The Cartwheel galaxy image was just released on August 2. The diameter of this galaxy is 144,300 light years, or 848,290,000,000,000,000 miles, quite similar to the Milky Way. The distance is 431 million light years, so we are seeing it as it looked during earth’s Silurian period, when the first land animals were emerging from the sea!
The last image shows the Webb’s capabilities at much nearer range, with magnificent detail. The planet Jupiter averages a “mere” 444 million miles, or about 45 light minutes, from earth. In this view, the famous “red spot”, which is a cyclonic storm, appears white. For perspective, the diameter of this feature is greater than that of the earth. The bright areas at the north and south poles are auroras, caused by the same effect as those seen on earth. Jupiter’s powerful magnetic field concentrates radiation from the sun at the poles. The resulting ionization of atmospheric gases emits light in the same manner as a neon sign.
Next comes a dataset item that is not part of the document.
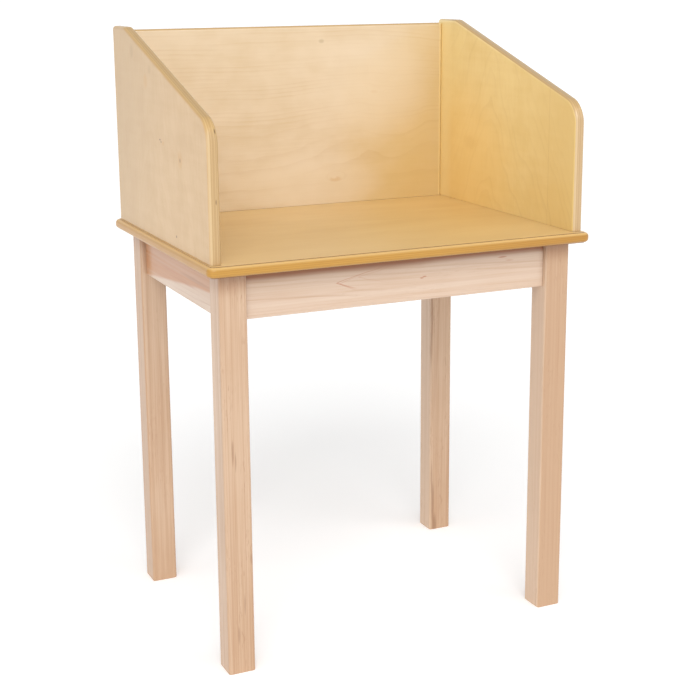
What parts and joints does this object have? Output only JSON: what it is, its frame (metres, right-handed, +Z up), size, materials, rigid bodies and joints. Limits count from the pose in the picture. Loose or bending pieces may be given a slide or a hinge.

These spectacular images are just a taste of what is to come. In fact, on September 1, NASA announced that Webb had captured the first actual image of a planet outside our Solar System! But is it worth the investment? The total cost to date of the project to date is about $10 billion which, after accounting for inflation, is about double its original budget. For comparison, NASA’s annual budget is about $22 billion. Each person will have an opinion on whether this kind of expenditure is justified, but one should consider the many thousands of scientists around the world who will consume this bounty of data for decades. We cannot begin to predict the discoveries about our universe that are likely to result. NASA will also provide educational resources for students and the public in general, as they have for so many of their programs. Many future astrophysicists are likely to come of age studying the wealth of data Webb will yield.